DATA:
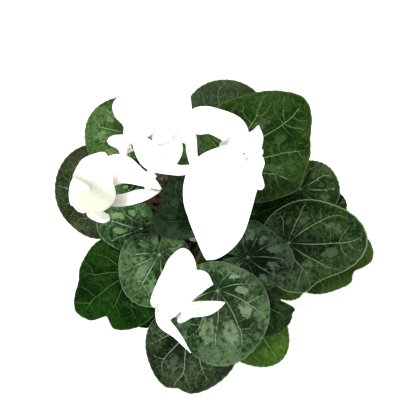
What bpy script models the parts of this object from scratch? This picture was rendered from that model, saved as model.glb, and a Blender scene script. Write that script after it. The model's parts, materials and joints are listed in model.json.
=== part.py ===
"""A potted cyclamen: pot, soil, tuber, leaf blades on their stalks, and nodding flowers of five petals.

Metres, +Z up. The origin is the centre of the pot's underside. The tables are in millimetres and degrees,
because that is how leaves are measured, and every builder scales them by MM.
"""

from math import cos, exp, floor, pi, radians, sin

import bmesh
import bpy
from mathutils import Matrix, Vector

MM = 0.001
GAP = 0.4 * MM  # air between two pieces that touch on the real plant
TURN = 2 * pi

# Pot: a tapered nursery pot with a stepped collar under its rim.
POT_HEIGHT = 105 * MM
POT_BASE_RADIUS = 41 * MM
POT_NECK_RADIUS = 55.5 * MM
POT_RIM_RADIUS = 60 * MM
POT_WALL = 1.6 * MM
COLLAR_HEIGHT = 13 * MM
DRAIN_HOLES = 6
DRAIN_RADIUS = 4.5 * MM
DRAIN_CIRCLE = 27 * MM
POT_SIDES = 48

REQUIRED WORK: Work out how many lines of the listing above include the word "that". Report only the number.

RESULT FOR THIS EXERCISE: 3